All of this is in line with the Tea Party’s traditional conservatism. To call the group dead is to miss that the Tea Party and the GOP are becoming one and the same, and the latter is being assimilated into the former. It’s an intellectual adjustment, not a perpetual campaign against incumbents.
And even if you do measure Tea Party success on the basis of candidates, is 2014 really such a low point? The marquee attraction, the Senate race in Arkansas, features Tom Cotton, a Tea Party Republican (albeit one with some differences on foreign policy). Cory Gardner in Colorado fits the bill. Movement darling Sen.
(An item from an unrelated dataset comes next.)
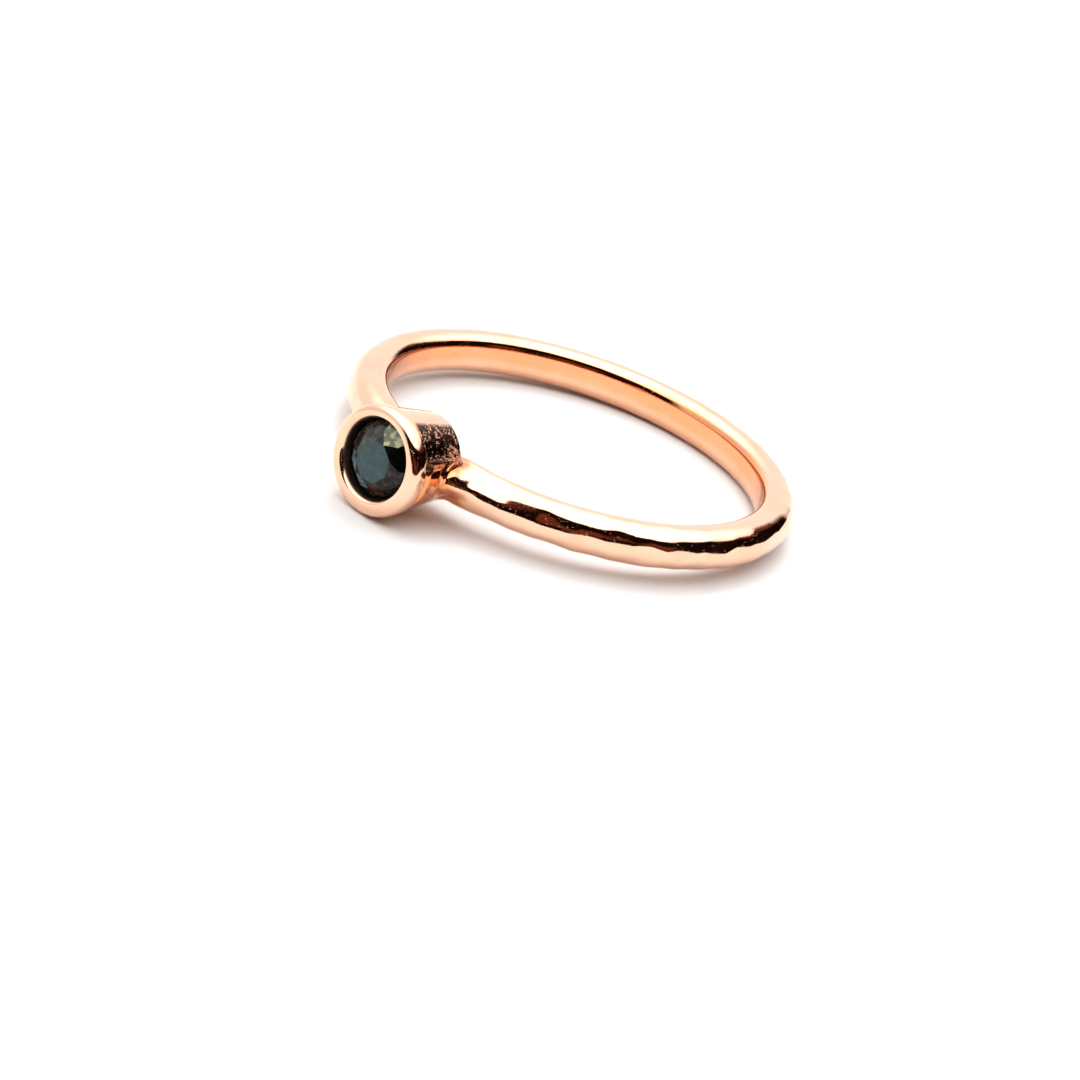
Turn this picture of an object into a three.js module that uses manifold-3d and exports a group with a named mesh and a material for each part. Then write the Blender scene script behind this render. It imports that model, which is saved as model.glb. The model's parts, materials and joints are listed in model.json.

Tim Scott is expected to cruise to re-election in South Carolina. Rowdy primaries in Nebraska and Oklahoma all feature palatable candidates. Even Mitch McConnell, expected to crush challenger Matt Bevin, had to cozy up to Rand Paul and hire Ron Paul’s former campaign manager. The entire Republican Party is running against Obamacare, the Tea Party’s longtime bête noire.
So is it really time to play taps and lower the Gadsden Flag? A recent NBC-Wall Street Journal poll did find only 23 percent of respondents had a positive view of the Tea Party. But those numbers aren’t all that relevant. The Tea Party’s goal was to infiltrate and reorient the GOP, and at this it’s been largely successful. Now, with Republicans sanguine about taking the Senate this November, let’s hope it can change our fiscal policy too.